И вот странность – его такая реакция пигалицы не раздражала. Она ему даже… оказалась приятной. Сродни той, что бывает, когда, открывая почтовый ящик, ожидаешь увидеть в нем квитки и рекламные буклеты, а находишь – письмо от старого друга.
Но вот сейчас, в этот самый момент, Тэду было не до воспоминаний. Перед ним стояла та блондинка с кухни. Вторая химера осыпалась песком, превратившись в старуху, а все пространство лабиринта поплыло, переплавляясь в кухню, которую Тэд недавно покинул.
«До воспоминаний добрались, заразы», – зло подумал ловец, понимая, что химеры захотели зациклить короткий момент его жизни, поймать в ловушку, в которой он не сможет отличить реальность от иллюзии.

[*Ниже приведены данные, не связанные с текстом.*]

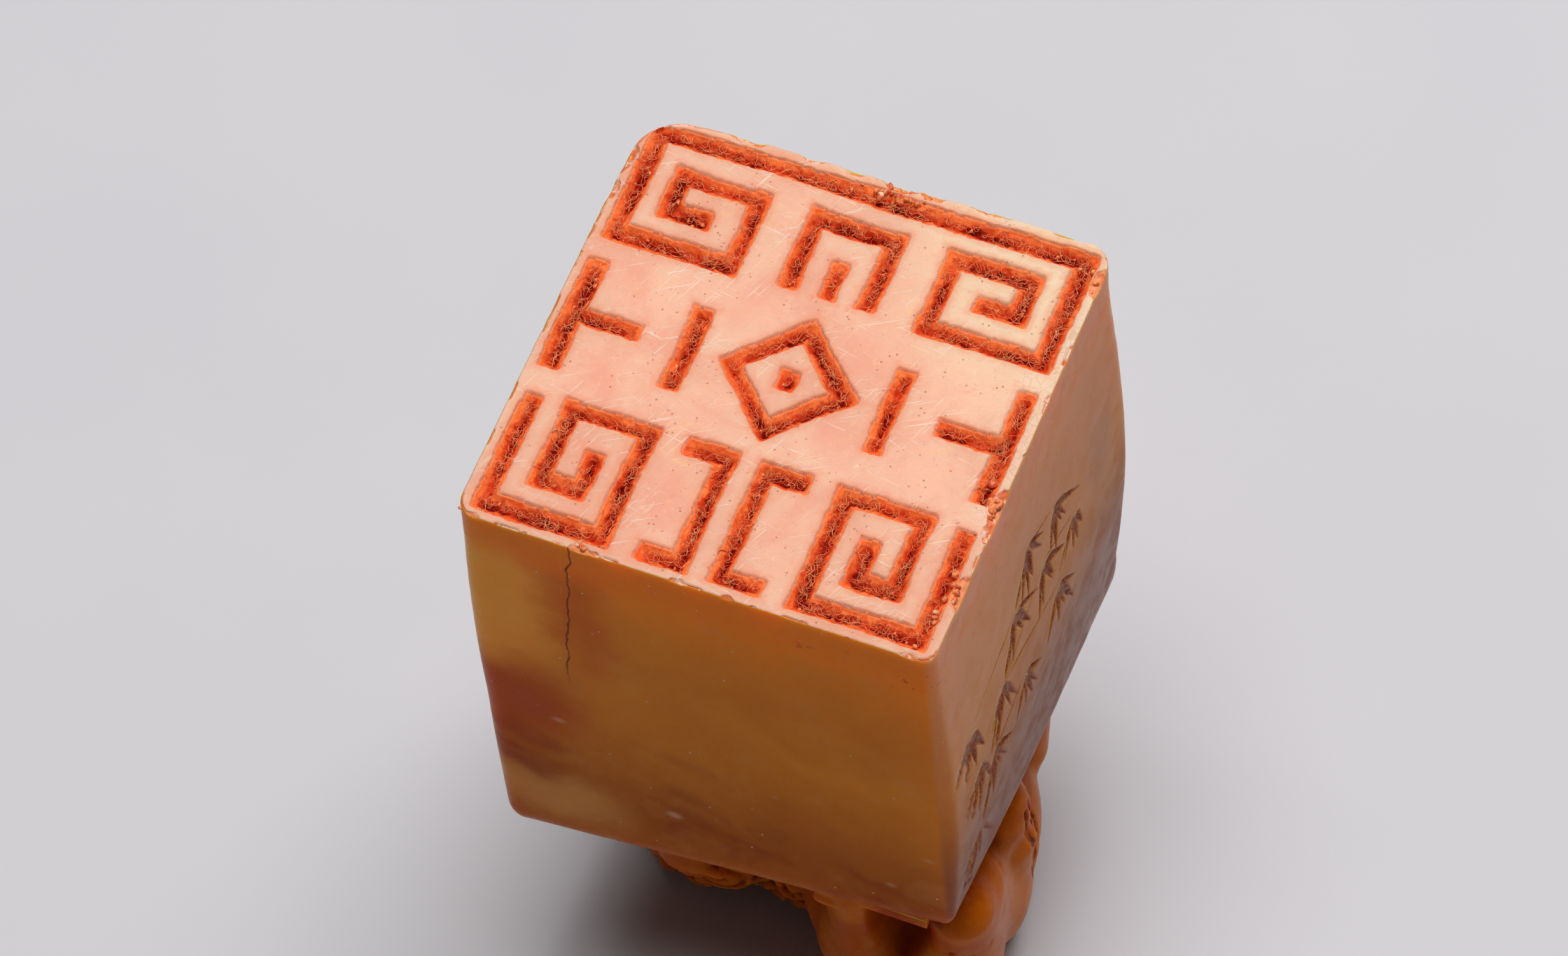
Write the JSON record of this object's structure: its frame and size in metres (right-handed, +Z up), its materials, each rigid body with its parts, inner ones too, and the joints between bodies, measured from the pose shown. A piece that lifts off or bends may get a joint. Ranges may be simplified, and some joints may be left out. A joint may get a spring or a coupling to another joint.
{
  "type": "seal stamp",
  "caption": "Square carved soapstone seal standing on its crouching beast knob, with a fret pattern cut into the seal face and red seal paste left in the strokes.",
  "frame": {"origin": "on the table, under the middle of the stone's bounding box, the stone standing on its knob", "axes": "+Z up out of the seal face, +X along the front side towards the beast's tail, +Y from the front side to the back side"},
  "size_m": [0.021, 0.0204, 0.0406],
  "materials": {
    "shaft_stone": "polished, slightly translucent honey-coloured soapstone",
    "knob_stone": "polished amber soapstone, darker in the carved hollows",
    "seal_paste": "dry cinnabar-red paste with plant fibres"
  },
  "bodies": {
    "root": {"seal_shaft": "shaft_stone", "knob_ground": "knob_stone", "beast_head": "knob_stone", "beast_trunk": "knob_stone", "beast_haunches": "knob_stone", "beast_chest": "knob_stone", "front_foreleg": "knob_stone", "back_foreleg": "knob_stone", "beast_tail": "knob_stone", "front_hind_leg": "knob_stone", "back_hind_leg": "knob_stone", "paste_top_spirals": "seal_paste", "paste_gate": "seal_paste", "paste_gate_bar": "seal_paste", "paste_left_post": "seal_paste", "paste_right_post": "seal_paste", "paste_left_bar": "seal_paste", "paste_right_bar": "seal_paste", "paste_lozenge": "seal_paste", "paste_lozenge_seed": "seal_paste", "paste_left_spiral": "seal_paste", "paste_right_spiral": "seal_paste", "paste_left_bracket": "seal_paste", "paste_right_bracket": "seal_paste"}
  },
  "joints": []
}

Несколько секунд – и ощущение, что время повернулось вспять, и он находится вне лабиринта, стало физически осязаемым. Блондинка вновь флиртовала с ним, старуха на входе скалилась, олух, что едва не выбил дверь, осоловело крутил головой. Они все были настоящими, не отличимыми даже для него, ловца. Все, кроме пигалицы. Тэд печенкой чуял в ней фальшь. Образ той, настоящей заразы, стоял перед его мысленным взором. И мелкий шрам от оспинки рядом с мочкой уха, и свежий след от ссадины рядом с виском, и чуть асимметричный разрез кошачьих глаз.